Non c’è la pretesa, raccontando di questi giovani spaesati, di affermare che essi siano gli unici che nella storia dell’umanità abbiano conosciuto e conoscano la sofferenza, l’inquietudine di un vivere precario, l’incertezza del domani, l’angoscia che alla loro età è riconducibile. Ma per certo, sono i più abbandonati tra i paria di tutte le generazioni della storia. Abbandonati a se stessi, alla loro marcata sensibilità, o anche alla loro incapacità di avere presa sul mondo. Lasciati soli in una situazione di generale decadimento e di complessiva criticità, di smodata e costante rincorsa del successo, di una cultura violenta nei toni e nelle azioni.
E di questa violenza che li ha generati, cresciuti e nei cui sistemi di giustizia primitiva- una giustizia “fai da te”, del “occhio per occhio, dente per dente”, non quella della magistratura che segue un iter lunghissimo e non sempre approda a conclusioni di fatto legittime- si inseriscono con agevolezza, sinuosamente, come il pezzo mancante di un puzzle di cui si completa la soluzione, spesso sono anche il frutto più malato, la manifestazione più rabbiosa ed impetuosa.
L’aggressività li ha corrotti, la brutalità, a tratti, contaminati. Come un’infezione virulenta, che si propaga nell’aria, la violenza contagia tutto ciò che investe, deformandone i contorni, rompendone i legami, ricomponendo nuove forme- abbrutite-, svilendo i volti, danneggiando i corpi e gli spazi. Questa malattia infettiva, che nasce dal degrado e ne genera forme più intricate e meschine, non è un guasto di programmazione, non nasce da una bolla infestante scoppiata per caso, né tantomeno da una temibile punizione divina per i peccati dell’uomo. Affonda le sue radici in meccanismi consolidati di un sistema socio-politico che esaspera la marginalità piuttosto che rimarginarla, che isola la diversità piuttosto che renderla un corroborante fattore di pluralità, che esacerba la rovina delle periferie -isolandone i “derelitti” che ci vivono- al posto di integrarle in un più ampio ed organico programma di rivitalizzazione dei territori, che sopprime il dissenso e inasprisce i toni e le misure per soffocare il pluralismo democratico.

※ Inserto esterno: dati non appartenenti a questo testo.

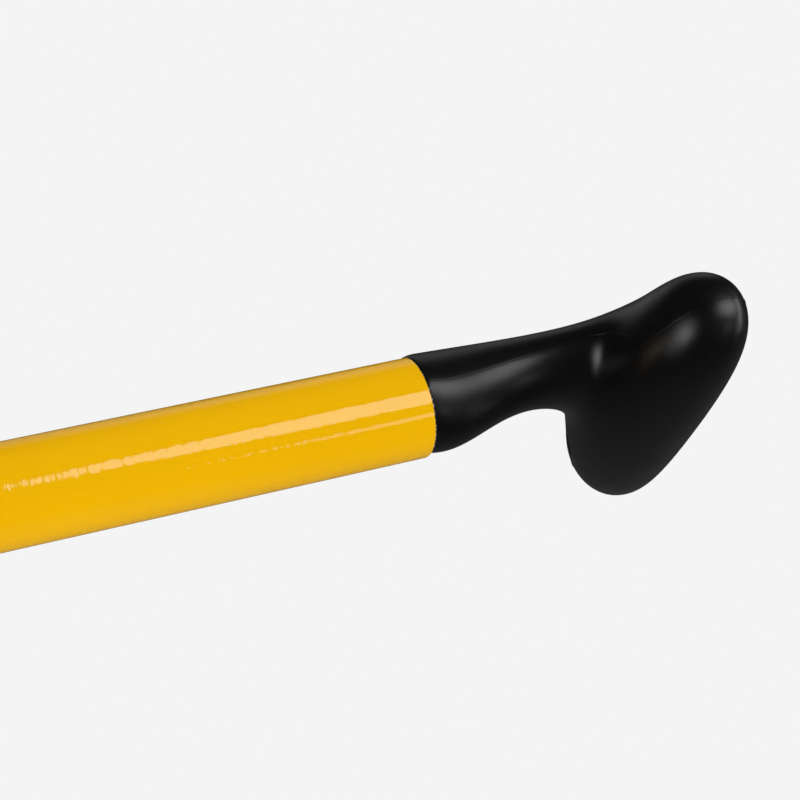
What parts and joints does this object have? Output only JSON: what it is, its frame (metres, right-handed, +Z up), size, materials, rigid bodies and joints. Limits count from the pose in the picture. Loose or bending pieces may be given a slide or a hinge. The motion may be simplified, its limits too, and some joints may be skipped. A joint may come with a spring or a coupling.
{
  "type": "canoe paddle",
  "caption": "Single-blade canoe paddle: moulded T-grip with a set-forward bar, sleeved aluminium shaft and ribbed moulded blade on a socket.",
  "frame": {"origin": "on the shaft's axis, level with the underside of the T-bar, where a two-pronged rack carries the paddle", "axes": "+Z up the shaft to the grip, X along the T-bar and across the blade, -Y the finger side, +Y the palm side"},
  "size_m": [0.2, 0.0513, 1.3704],
  "materials": {
    "grip_black": "semi-gloss moulded ABS with a fine mould line",
    "sleeve_yellow": "very glossy plastic sleeve with faint ripples",
    "tube_aluminium": "drawn tube, bare",
    "adhesive": "cured black adhesive with grey specks",
    "foam": "closed-cell foam",
    "blade_black": "moulded polypropylene, fine texture",
    "rivet_aluminium": "plain blind rivets"
  },
  "bodies": {
    "root": {"t_grip": "grip_black", "grip_bead": "adhesive", "shaft_tube": "tube_aluminium", "shaft_sleeve": "sleeve_yellow", "foam_plug_upper": "foam", "foam_plug_lower": "foam", "blade": "blade_black", "blade_bead": "adhesive", "blade_rivets": "rivet_aluminium"}
  },
  "joints": []
}
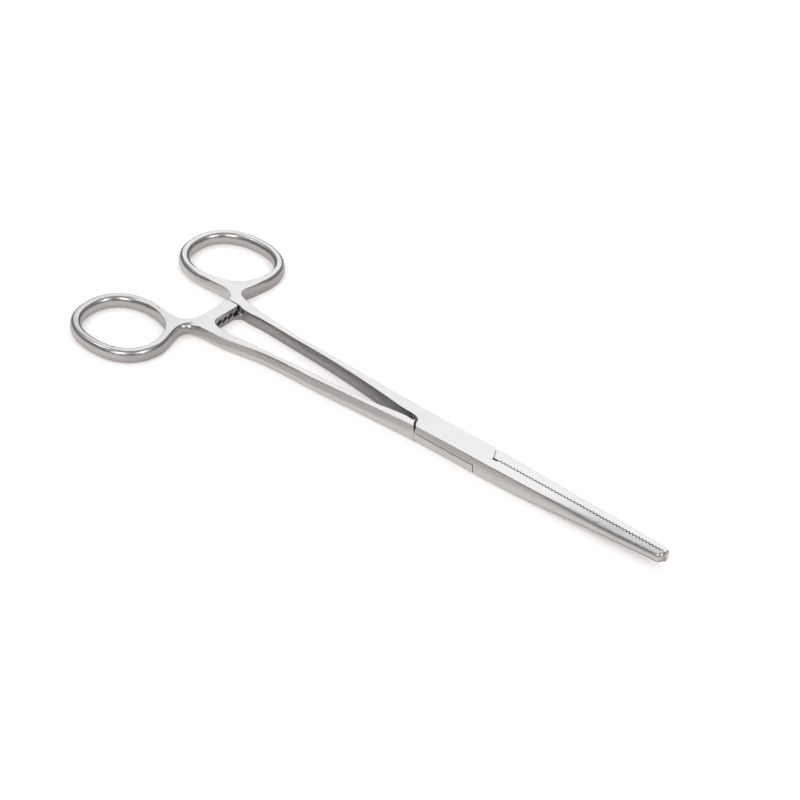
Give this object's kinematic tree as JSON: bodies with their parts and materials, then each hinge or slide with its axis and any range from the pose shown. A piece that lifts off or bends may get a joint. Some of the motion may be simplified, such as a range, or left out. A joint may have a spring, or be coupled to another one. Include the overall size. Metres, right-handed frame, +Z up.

E poi piange le vittime di un sistema che ha insito nelle sue premesse il fallimento. Geme, soffocatamente, dinanzi ai morti che l’espressione della violenza giovanile produce, ma mostra un volto altrettanto feroce, intensificando le pene, e non puntando, piuttosto, sulla formazione dei giovani e sulla rieducazione degli adulti. Condanna la violenza di genere, ma ne nega i presupposti sociali, mostra cecità rinnegando le strutture che la tessono e di cui sono fili intrecciati indistricabilmente. Apre le frontiere della modernità, ma erge muri invalicabili dinanzi a chi fugge dalla distruzione della guerra, dalla povertà, dal totalitarismo, dai risultati medioevali che l’Occidente ha innescato.
E si stupisce della confusione che genera nelle menti dei giovani, che per la prima volta solcano il territorio della coscienza individuale e si dimenano per conoscere la vita in comunità. Annebbiati da un’ipocrisia collettiva, da una bolgia complessiva, privi di punti fermi cui aggrapparsi, i famigerati giovani della Generazione Z imparano a vivere. Come tutti.